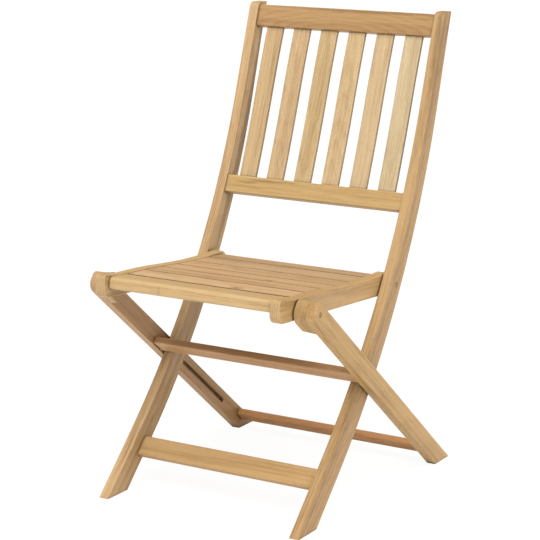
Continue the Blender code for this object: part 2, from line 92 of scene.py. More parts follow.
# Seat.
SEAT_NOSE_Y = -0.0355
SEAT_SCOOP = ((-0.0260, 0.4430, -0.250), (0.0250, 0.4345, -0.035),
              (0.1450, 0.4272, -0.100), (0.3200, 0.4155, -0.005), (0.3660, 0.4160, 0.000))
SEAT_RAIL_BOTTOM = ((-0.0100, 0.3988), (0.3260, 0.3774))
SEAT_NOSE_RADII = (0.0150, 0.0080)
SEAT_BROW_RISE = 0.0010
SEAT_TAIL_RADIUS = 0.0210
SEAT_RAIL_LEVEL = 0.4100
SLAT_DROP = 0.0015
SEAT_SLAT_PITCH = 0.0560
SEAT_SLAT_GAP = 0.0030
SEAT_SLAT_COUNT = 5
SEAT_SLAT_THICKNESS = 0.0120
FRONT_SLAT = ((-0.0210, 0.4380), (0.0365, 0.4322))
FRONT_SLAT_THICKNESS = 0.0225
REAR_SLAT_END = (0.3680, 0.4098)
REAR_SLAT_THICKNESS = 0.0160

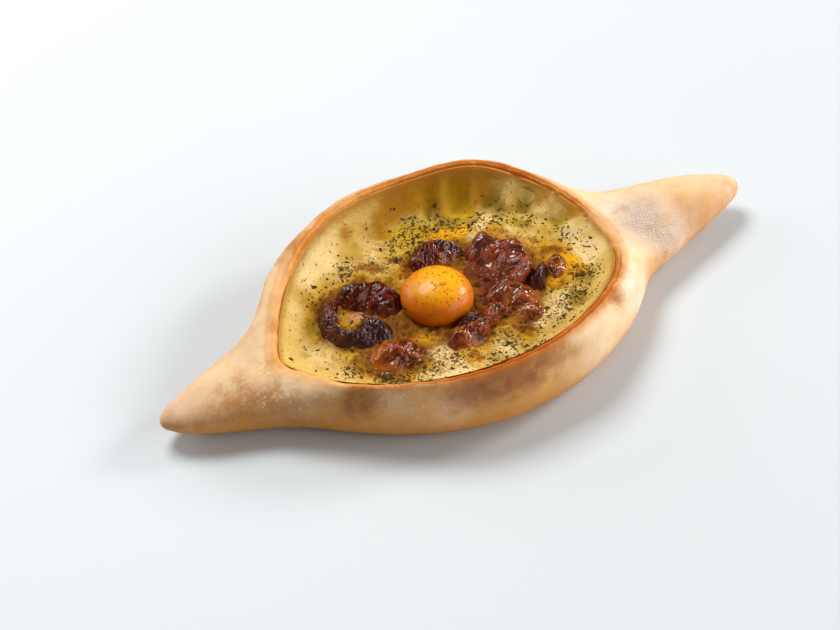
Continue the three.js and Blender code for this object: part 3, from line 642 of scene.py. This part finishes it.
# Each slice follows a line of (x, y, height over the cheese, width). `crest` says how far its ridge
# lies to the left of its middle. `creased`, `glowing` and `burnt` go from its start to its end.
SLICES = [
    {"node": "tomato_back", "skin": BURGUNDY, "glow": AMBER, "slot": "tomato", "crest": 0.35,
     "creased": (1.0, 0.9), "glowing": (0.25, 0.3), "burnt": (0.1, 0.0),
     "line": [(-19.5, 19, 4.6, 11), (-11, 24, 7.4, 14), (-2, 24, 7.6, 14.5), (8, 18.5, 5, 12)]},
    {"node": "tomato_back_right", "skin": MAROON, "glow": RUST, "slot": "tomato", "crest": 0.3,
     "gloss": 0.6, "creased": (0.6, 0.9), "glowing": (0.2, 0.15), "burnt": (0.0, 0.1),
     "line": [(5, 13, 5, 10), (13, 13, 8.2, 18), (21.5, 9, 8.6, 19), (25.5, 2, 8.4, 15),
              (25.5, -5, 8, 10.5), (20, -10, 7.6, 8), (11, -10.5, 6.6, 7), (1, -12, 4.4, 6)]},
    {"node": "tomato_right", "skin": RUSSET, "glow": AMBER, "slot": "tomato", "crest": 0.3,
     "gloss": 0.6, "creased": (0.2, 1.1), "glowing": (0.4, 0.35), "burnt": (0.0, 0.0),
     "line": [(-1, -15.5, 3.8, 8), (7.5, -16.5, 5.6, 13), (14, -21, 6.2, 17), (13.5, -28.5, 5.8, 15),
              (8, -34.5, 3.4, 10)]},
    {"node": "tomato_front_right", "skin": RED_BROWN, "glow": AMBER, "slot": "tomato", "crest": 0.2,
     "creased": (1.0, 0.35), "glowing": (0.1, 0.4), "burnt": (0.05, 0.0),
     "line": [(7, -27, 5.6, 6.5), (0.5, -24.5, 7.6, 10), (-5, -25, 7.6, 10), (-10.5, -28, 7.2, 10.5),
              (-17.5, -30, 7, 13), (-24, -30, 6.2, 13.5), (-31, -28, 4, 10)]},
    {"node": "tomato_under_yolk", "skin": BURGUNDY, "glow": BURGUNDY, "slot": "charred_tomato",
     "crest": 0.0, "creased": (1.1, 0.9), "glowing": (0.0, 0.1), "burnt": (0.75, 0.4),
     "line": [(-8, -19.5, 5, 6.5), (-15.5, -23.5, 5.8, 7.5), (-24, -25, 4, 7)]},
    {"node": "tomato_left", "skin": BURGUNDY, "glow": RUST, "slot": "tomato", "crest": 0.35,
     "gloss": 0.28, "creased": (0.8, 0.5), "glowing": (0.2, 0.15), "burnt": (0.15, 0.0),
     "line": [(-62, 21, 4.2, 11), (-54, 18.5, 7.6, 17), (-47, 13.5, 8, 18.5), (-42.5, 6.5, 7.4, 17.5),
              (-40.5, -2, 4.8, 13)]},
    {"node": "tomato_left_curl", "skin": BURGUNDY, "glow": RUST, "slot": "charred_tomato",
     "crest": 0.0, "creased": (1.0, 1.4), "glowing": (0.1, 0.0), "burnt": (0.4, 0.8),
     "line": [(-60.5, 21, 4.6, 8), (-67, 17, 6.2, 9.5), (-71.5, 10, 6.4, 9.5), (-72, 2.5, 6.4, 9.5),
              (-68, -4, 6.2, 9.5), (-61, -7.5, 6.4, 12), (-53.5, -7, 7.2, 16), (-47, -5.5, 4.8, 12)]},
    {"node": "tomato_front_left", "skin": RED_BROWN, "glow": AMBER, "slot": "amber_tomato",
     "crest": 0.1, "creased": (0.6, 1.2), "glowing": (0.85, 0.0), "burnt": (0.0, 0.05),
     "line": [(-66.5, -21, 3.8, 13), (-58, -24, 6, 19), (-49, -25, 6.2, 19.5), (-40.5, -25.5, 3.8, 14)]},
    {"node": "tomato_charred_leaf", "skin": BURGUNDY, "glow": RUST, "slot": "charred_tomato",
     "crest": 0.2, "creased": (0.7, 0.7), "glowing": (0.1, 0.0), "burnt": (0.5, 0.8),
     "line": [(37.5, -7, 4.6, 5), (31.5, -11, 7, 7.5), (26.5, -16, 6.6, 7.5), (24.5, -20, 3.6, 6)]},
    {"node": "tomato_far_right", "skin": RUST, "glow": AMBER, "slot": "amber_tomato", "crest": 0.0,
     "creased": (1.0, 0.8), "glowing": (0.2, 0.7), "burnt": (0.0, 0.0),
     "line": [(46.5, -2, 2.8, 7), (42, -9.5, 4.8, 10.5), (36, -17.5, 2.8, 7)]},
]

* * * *

**PROBLEM TO SOLVE:**
Return only the lines spanning from the first line of the material through the line with "REAR_SLAT_THICKNESS = 0.0160", copied exactly, both ends kept.

**SOLUTION TO THE EXERCISE:**
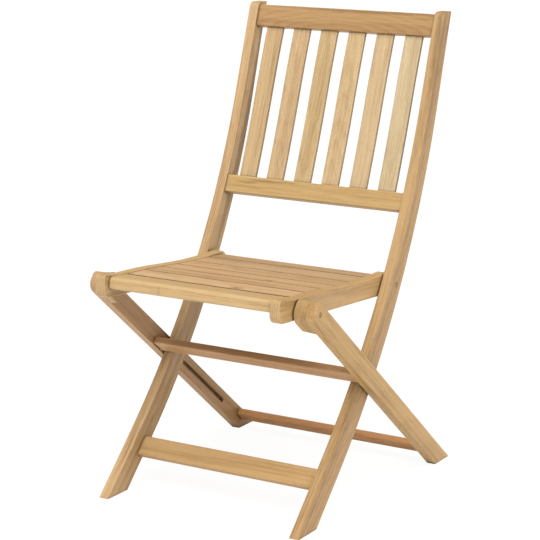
Continue the Blender code for this object: part 2, from line 92 of scene.py. More parts follow.
# Seat.
SEAT_NOSE_Y = -0.0355
SEAT_SCOOP = ((-0.0260, 0.4430, -0.250), (0.0250, 0.4345, -0.035),
              (0.1450, 0.4272, -0.100), (0.3200, 0.4155, -0.005), (0.3660, 0.4160, 0.000))
SEAT_RAIL_BOTTOM = ((-0.0100, 0.3988), (0.3260, 0.3774))
SEAT_NOSE_RADII = (0.0150, 0.0080)
SEAT_BROW_RISE = 0.0010
SEAT_TAIL_RADIUS = 0.0210
SEAT_RAIL_LEVEL = 0.4100
SLAT_DROP = 0.0015
SEAT_SLAT_PITCH = 0.0560
SEAT_SLAT_GAP = 0.0030
SEAT_SLAT_COUNT = 5
SEAT_SLAT_THICKNESS = 0.0120
FRONT_SLAT = ((-0.0210, 0.4380), (0.0365, 0.4322))
FRONT_SLAT_THICKNESS = 0.0225
REAR_SLAT_END = (0.3680, 0.4098)
REAR_SLAT_THICKNESS = 0.0160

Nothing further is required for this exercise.